# Ordered MRV install sunday have Questions



## keep amonte (Oct 2, 2002)

Ok I have a HR 22 downstairs in main room to 50" plasma.
I have a R15 upstairs to HD 32" LCD with only one line d/t installation difficulties
I have a 15 yr old Sony 35" in kids play roon with no hook up

I purchased another HD-DVR to replace R15 upstairs for extra recording space
Have new install of old R15 moving to kids room
Keep HR 20 in main room.
All will be on SWM

If when my 35" non hd tv dies and replace with HD TV I can still use R15 to view, just not MRV?

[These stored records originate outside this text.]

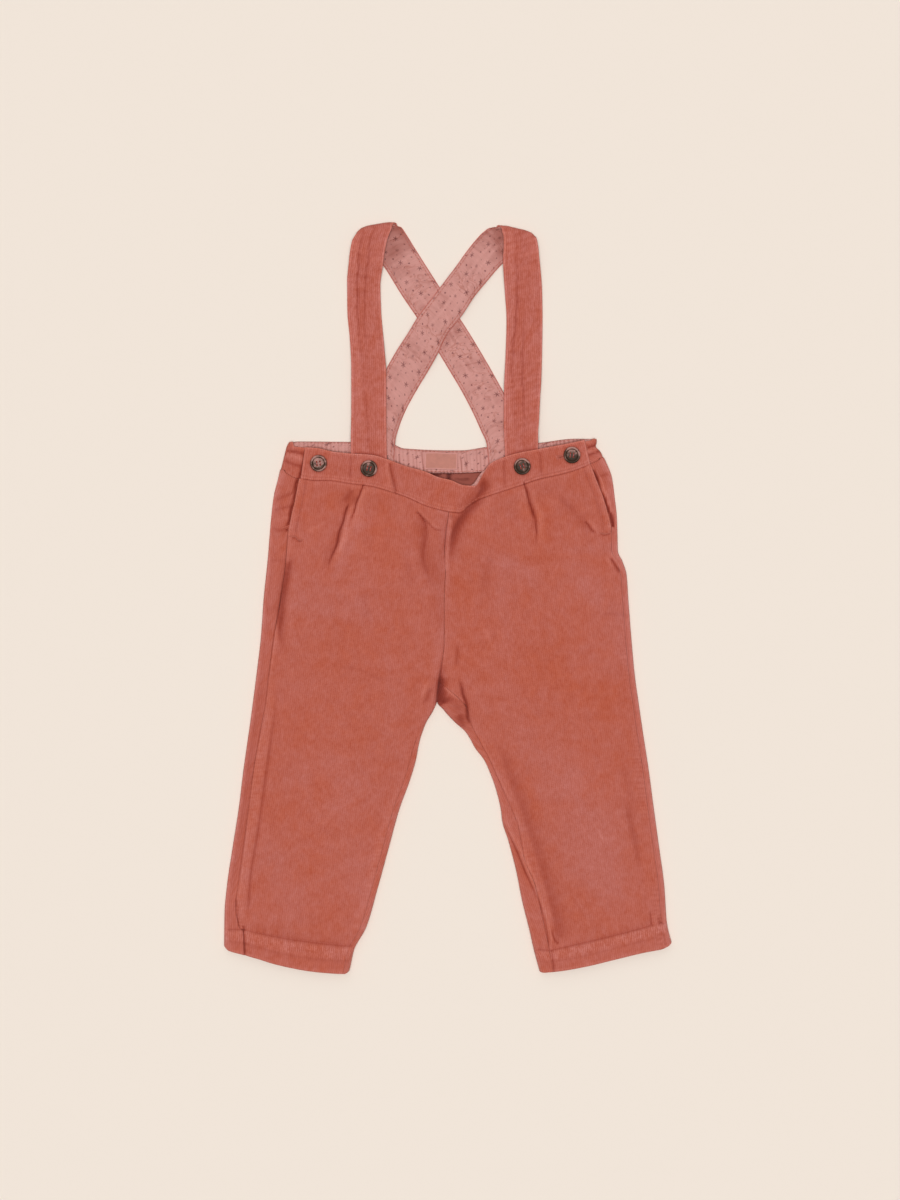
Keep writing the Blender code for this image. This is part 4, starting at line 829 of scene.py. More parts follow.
def fork_half(end, away, floor_z, counts):
    """Points from the floor round an inner fold to the seam, which may lie on the fold itself.

    seam_in is how far the seam lies in from the fold, and rise how far a piece has turned up
    where the two legs still hang together.
    """
    arc_count, wrap_count = counts
    radius = (float(end["height"](*end["fold"])) - floor_z) / 2
    sink = min(max(1.0 - end["seam_in"] / radius, 0.0), 1.0)
    curl = max(end["rise"] * (1.0 - math.asin(sink) / math.pi), CURL_MIN)
    bend = radius * (1.0 + (1.0 / curl - 1.0) * (1.0 - float(ramp(curl, 0.1, 0.5))))
    turn = math.pi * curl
    reach = (bend + CORD / 2) * math.sin(min(turn, math.pi / 2))
    centre = np.array(end["fold"]) - away * reach
    arc = fold_arc(centre, away, bend, turn, floor_z, arc_count)
    laid, share = laid_over(centre, end, wrap_count)
    free = arc[-1] + np.array([*(away * math.cos(turn)), math.sin(turn)]) * FREE_REACH * share
    closed = float(ramp(end["seam_in"], radius, radius + 1.2))
    return np.concatenate([arc, free * (1.0 - closed) + laid * closed])


def section(first, second, floor_z, wall_out, counts, floor_count):
    """One section of a piece that lies on the floor and turns over at both ends."""
    across = np.array(second["fold"]) - np.array(first["fold"])
    along = across / np.linalg.norm(across)
    halves = []
    for end, away, count in ((first, -along, counts[0]), (second, along, counts[1])):
        if "rise" in end:
            halves.append(fork_half(end, away, floor_z, count))
        else:
            halves.append(outer_half(end, away, floor_z, wall_out, count))
    share = np.arange(1, floor_count)[:, None] / floor_count
    floor = halves[0][0] + (halves[1][0] - halves[0][0]) * share
    return np.concatenate([halves[0][::-1], floor, halves[1]])


def front_grid(side, rows, shares):
    """Middle surface of a front piece. rows are y at the outer edge, shares run outward."""
    inner_y = curve(LEG_SECTIONS[side])(rows)
    x0 = inner_seam_x(side, inner_y)
    x1 = outer_seam_x(side, rows)
    x = x0[:, None] + (x1 - x0)[:, None] * shares
    y = inner_y[:, None] + (rows - inner_y)[:, None] * shares
    top = band_low_y(x[0]) - SIDE_SEAM - y[0]
    y = y + ramp(rows, OPENING_END[side] + LAP_START, rows[0])[:, None] * top
    sag = HEM_SAG[side] * (1.0 - ramp(rows, rows[-1], HEM_SAG_START[side]))
    y = y - sag[:, None] * np.sin(math.pi * shares)
    y = y + to_hem_outline(side, x, y, rows)
    y = y + hem_corner(side, x, y, rows)
    return np.stack([x, y, over_z(side, x, y) - fold_drop(side, x, y)], axis=-1)


def to_hem_outline(side, x, y, rows):
    """How far the rows below a hem's stitches move to bring the lowest one to its outline."""
    reach = 1.0 - ramp(rows, rows[-1], HEM_LINE[side] - 1.0)
    return reach[:, None] * (curve(HEM_OUTLINE[side])(x[-1]) - y[-1])


def hem_corner(side, x, y, rows):
    """How far the lowest rows of a leg draw up at its two corners."""
    from_outer = np.maximum(from_outer_fold(side, x, y), 0.0)
    from_inner = np.maximum(OUTWARD[side] * (x - EDGE[side]["inner_fold"](y)), 0.0)
    outer, inner = HEM_CORNER[side]
    near = outer * bell(from_outer, HEM_CORNER_REACH)
    near = near + inner * bell(from_inner, HEM_CORNER_REACH)
    return near * (1.0 - ramp(rows, rows[-1], rows[-1] + 7.0))[:, None]


def fold_drop(side, x, y):
    """How far a front piece bends down where it reaches the inner fold of the leg."""
    radius = (over_z(side, x, y) - CORD / 2) / 2
    from_fold = np.clip(OUTWARD[side] * (x - fold_x(side, y)), 0.0, radius)
    level = radius - np.sqrt(radius ** 2 - (radius - from_fold) ** 2)
    return level * (1.0 - ramp(y, -66.0, -50.0))


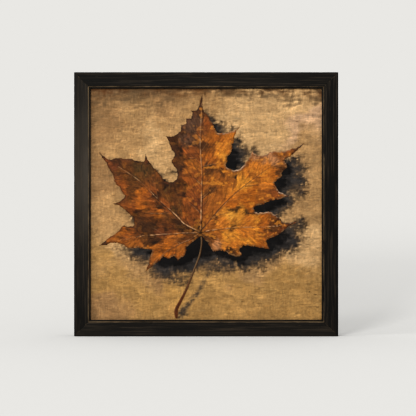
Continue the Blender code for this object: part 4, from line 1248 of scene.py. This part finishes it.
ground_piece.data.materials.append(oil_paint("ground_oil", (300, 300, 760), 0.05 * MM, 0.62, 0.85, 0.20))
leaf_piece.data.materials.append(oil_paint("leaf_oil", (420, 420, 640), 0.02 * MM, 0.42, 0.66, 0.32))
stem_piece.data.materials.append(oil_paint("stem_oil", (600, 600, 200), 0.01 * MM, 0.42, 0.66, 0.28))
print("threads press through every", round(1000 * WAVE_LENGTH / PRESSED_THREADS, 2), "mm")

# %% [markdown]
# ## The black moulding
#
# Each rail is planed to one section: a flat face, a step down to a narrow lip, and a rabbet behind it
# that the canvas drops into. Two saw cuts at 45 degrees end it. We sweep that section along each side,
# with the arrises rounded over as sanding leaves them. Then we roughen the face along the grain and press
# in the few dents that an old frame gathers. Where hands and cloths rub most, at the step and the mitres,
# black has worn through.

# %% The rail's section, and what handling did to it
FRAME_WIDTH = cad_high.x - cad_low.x
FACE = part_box("frame_rail_bottom")[0].y
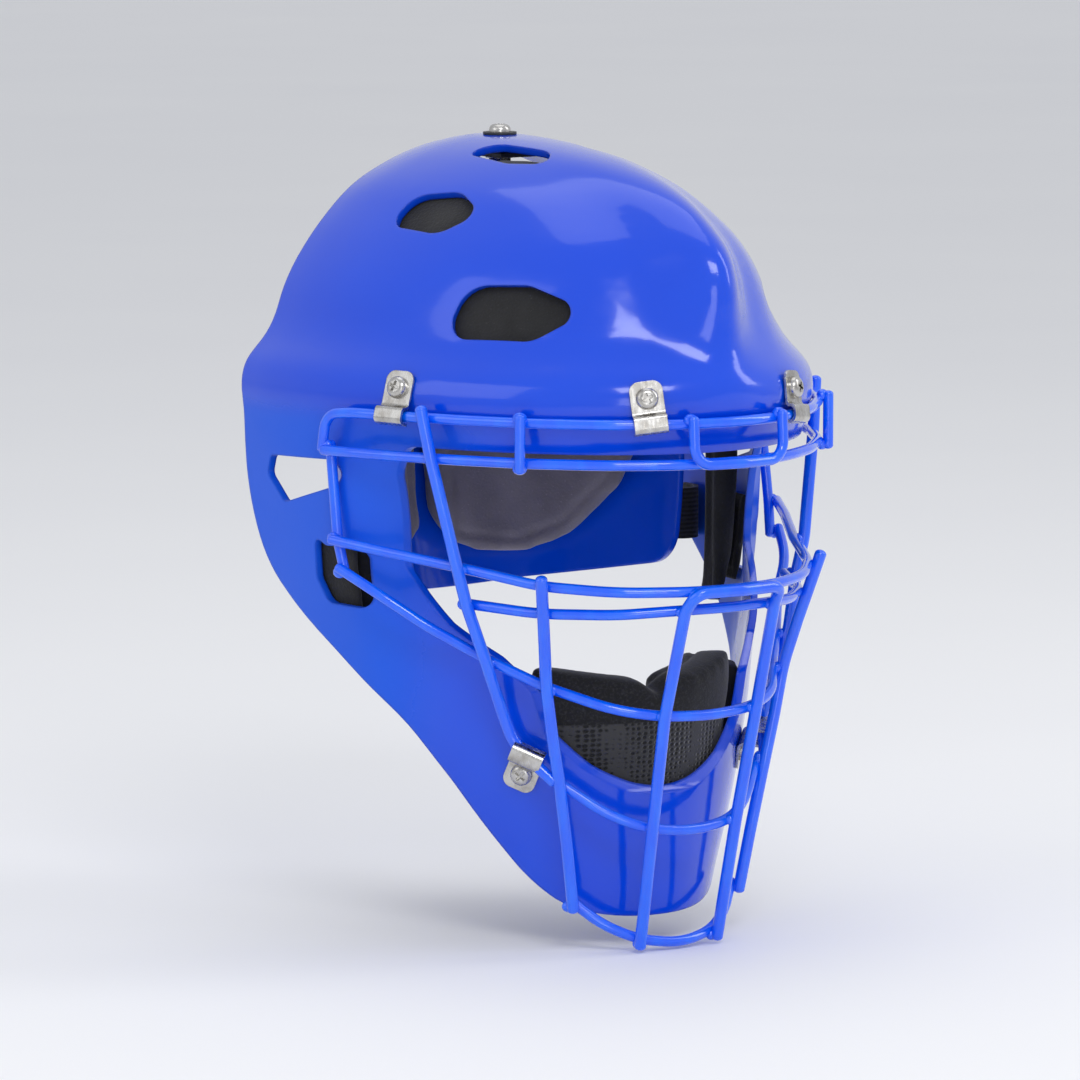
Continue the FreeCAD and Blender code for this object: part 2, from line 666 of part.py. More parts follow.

I understand that to use MRV I will have to get an addition HD Reciever

Am I correct in this?

Also I have installation concerns about new room as one installer years ago told me it would have to run outside line all around house as opposed to in attic d/t cant fish line down wall.
Also I have cox cable going into house for internet. Can someone give me a link as to how this DECA works? Is it like the interent connecters I plug into the outlets to avoid wireless thru the house?
Sorry for length!


----------



## hilmar2k (Mar 18, 2007)

The R15 will no longer be usable once you are upgraded to SWM.


----------



## newlions (Sep 11, 2004)

hilmar2k said:


> The R15 will no longer be usable once you are upgraded to SWM.


DirecTV should have realized this when you ordered and said you would get an R16 or higher (free upgrade part of MRV install). An R16 can do SWM but not MRV. I am in the same boat with an R15. I am going to push the installer to replace it with an HR24 if he has one on the truck.


----------



## BattleZone (Nov 13, 2007)

newlions said:


> I am in the same boat with an R15. I am going to push the installer to replace it with an HR24 if he has one on the truck.


The chances of an installer replacing your SD-DVR with an HD-DVR without that being on your work order are ZERO. If he were to do that, the TECH would be charged several hundred dollars for the receiver.

R15s will be replaced with R16s.


----------



## jhollan2 (Aug 31, 2006)

What about the Tivo units? I'm told those need to be replaced as well.


----------



## hilmar2k (Mar 18, 2007)

jhollan2 said:


> What about the Tivo units? I'm told those need to be replaced as well.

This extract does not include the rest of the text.